Forward-Looking Statements
Statements included in “Management’s Discussion and Analysis of Financial Condition and Results of Operations” which are not historical in nature are intended to be, and are hereby identified as, “forward-looking statements” for purposes of the safe harbor provided by Section 27A of the Securities Act and Section 21E of the Exchange Act, as amended by Public Law 104-67.
Forward-looking statements regarding management’s present plans or expectations involve risks and uncertainties and changing economic or competitive conditions, as well as the negotiation of agreements with third parties, which could cause actual results to differ from present plans or expectations, and such differences could be material. Readers should consider that such statements speak only as of the date hereof.
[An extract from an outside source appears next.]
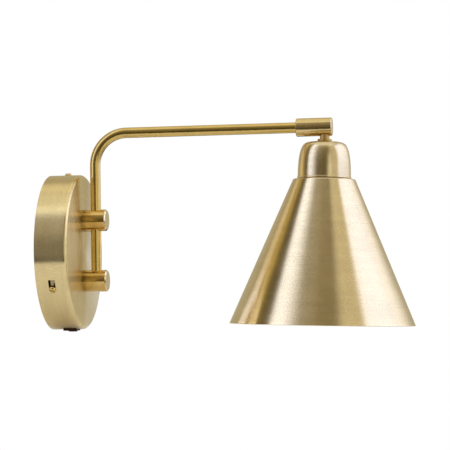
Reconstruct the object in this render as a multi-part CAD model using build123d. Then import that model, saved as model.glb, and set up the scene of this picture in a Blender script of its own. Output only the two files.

We have in the past and may in the future make forward-looking statements. Certain of the statements contained in this document involve risks and uncertainties. Our future results could differ materially from those statements. Factors that could cause or contribute to such differences include, but are not limited to those discussed in this document. These statements are subject to risks and uncertainties that could cause actual results to differ materially from those predicted. Also, please see Item 1A., “Risk Factors,” contained in our 2009 Annual Report on Form 10-K and Part II, Item 1A, “Risk Factors,” contained in our Quarterly Report on Form 10-Q for the fiscal quarter ended March 31, 2010.